GIVEN INSTRUCTION:
Extract exactly the run of lines starting at the line that holds "obj.parent = empty" and ending at the line that holds "depsgraph = bpy.context.evaluated_depsgraph_get()", both included.
★ ★ ★ ★ ★ ★ ★
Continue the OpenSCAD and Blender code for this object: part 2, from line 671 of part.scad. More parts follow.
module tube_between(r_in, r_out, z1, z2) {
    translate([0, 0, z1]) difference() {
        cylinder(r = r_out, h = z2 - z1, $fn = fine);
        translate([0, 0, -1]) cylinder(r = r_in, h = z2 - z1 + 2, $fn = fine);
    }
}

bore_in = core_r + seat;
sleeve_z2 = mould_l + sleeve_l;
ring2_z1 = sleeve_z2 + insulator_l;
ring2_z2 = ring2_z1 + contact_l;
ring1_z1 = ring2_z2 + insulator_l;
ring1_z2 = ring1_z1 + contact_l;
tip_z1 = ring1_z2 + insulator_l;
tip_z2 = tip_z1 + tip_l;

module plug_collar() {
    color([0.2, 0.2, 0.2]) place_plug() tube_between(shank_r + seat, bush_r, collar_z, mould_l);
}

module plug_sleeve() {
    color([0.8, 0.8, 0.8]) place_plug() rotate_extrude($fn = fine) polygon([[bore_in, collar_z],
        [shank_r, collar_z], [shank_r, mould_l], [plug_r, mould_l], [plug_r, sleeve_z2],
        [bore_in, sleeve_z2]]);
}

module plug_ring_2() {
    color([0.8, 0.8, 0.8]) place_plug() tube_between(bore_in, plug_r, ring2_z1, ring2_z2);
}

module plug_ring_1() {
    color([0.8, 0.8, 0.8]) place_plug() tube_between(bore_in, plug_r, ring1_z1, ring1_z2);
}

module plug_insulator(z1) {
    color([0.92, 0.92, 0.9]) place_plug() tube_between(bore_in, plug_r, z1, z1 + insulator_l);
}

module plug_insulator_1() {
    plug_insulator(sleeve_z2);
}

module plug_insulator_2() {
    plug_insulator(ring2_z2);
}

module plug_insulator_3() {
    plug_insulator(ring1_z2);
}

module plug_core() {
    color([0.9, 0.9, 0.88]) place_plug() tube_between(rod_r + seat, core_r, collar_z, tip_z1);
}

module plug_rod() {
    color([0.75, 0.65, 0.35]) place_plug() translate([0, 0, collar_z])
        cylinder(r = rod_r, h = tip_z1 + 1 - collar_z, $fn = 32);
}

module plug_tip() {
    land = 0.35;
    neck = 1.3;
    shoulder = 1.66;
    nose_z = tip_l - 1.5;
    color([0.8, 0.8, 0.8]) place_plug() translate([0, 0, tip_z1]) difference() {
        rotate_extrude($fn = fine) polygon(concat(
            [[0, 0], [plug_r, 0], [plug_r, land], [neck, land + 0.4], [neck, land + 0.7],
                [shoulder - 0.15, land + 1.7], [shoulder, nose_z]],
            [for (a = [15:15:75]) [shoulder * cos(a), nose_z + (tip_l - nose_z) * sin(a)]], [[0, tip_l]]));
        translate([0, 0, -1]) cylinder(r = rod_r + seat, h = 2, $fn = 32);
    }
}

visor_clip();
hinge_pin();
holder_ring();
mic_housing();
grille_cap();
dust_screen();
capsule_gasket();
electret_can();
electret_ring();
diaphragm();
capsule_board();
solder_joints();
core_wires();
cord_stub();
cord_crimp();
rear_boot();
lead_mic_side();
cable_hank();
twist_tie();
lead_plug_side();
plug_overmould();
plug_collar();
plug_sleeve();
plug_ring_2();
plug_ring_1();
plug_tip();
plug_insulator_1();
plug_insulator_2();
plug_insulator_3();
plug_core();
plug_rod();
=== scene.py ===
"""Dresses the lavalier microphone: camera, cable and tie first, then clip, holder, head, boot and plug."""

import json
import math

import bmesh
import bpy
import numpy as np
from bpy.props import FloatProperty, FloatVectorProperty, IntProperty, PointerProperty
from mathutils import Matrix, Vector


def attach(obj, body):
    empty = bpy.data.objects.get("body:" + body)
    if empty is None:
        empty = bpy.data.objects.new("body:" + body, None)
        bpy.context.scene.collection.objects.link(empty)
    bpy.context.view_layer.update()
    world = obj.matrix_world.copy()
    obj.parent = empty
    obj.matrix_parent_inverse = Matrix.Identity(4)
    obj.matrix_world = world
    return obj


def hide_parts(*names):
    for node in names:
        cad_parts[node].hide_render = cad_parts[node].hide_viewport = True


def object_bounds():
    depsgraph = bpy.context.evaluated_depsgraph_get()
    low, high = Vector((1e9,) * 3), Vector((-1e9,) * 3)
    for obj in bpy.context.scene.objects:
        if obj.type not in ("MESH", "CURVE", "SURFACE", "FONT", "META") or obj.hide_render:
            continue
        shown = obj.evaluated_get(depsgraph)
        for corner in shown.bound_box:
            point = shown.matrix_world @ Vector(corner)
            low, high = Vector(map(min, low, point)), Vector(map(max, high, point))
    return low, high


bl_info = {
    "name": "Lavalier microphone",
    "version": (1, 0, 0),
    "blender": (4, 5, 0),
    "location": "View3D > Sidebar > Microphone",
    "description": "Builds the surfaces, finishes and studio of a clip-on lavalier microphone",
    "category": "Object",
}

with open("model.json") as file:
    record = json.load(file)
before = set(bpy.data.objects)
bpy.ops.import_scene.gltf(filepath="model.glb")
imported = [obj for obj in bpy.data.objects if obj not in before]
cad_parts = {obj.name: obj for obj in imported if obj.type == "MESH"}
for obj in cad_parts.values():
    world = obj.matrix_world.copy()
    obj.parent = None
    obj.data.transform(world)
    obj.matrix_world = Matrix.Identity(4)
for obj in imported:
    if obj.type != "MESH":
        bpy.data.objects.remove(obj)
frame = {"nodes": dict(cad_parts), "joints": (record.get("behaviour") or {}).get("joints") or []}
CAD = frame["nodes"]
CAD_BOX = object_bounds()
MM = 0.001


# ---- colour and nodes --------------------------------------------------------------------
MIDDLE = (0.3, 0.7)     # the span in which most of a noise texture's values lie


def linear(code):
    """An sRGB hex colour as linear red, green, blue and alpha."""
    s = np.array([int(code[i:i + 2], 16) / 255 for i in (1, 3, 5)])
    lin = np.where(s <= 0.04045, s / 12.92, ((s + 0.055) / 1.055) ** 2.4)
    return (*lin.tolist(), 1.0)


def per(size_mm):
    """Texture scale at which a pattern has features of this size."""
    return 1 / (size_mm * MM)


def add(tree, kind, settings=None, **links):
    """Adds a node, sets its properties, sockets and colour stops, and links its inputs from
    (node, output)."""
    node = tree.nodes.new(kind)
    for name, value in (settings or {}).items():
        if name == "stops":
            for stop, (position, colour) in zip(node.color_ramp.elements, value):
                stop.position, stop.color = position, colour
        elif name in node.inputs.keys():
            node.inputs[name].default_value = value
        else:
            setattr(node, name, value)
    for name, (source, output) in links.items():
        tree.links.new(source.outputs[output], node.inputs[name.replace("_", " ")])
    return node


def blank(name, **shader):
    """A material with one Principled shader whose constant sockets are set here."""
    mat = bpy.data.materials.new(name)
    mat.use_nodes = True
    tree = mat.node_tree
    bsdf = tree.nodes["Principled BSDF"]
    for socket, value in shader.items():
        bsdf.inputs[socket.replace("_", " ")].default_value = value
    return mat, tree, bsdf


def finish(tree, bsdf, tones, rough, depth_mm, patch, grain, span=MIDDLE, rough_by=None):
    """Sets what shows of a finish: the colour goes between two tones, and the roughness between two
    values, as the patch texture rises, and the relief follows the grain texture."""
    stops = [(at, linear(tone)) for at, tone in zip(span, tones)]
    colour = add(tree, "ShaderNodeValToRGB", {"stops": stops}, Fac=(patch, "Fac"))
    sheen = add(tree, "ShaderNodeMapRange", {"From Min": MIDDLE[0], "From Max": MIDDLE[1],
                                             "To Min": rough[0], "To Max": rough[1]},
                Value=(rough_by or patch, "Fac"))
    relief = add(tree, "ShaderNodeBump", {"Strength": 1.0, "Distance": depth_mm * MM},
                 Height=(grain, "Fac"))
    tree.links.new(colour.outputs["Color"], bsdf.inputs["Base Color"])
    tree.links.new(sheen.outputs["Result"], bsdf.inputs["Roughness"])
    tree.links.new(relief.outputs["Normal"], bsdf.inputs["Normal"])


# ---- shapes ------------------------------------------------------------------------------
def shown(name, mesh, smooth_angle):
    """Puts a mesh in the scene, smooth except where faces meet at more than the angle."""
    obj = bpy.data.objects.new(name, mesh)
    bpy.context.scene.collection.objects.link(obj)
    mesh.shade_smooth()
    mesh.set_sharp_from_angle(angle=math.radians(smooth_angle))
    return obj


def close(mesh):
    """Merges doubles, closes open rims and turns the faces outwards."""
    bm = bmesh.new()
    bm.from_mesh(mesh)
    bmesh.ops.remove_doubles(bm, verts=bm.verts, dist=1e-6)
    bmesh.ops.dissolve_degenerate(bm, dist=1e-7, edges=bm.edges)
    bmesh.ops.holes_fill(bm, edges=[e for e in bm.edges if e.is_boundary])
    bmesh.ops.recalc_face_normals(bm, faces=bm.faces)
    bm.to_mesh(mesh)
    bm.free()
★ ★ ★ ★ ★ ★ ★
ANSWER FOR THIS EXERCISE:
    obj.parent = empty
    obj.matrix_parent_inverse = Matrix.Identity(4)
    obj.matrix_world = world
    return obj


def hide_parts(*names):
    for node in names:
        cad_parts[node].hide_render = cad_parts[node].hide_viewport = True


def object_bounds():
    depsgraph = bpy.context.evaluated_depsgraph_get()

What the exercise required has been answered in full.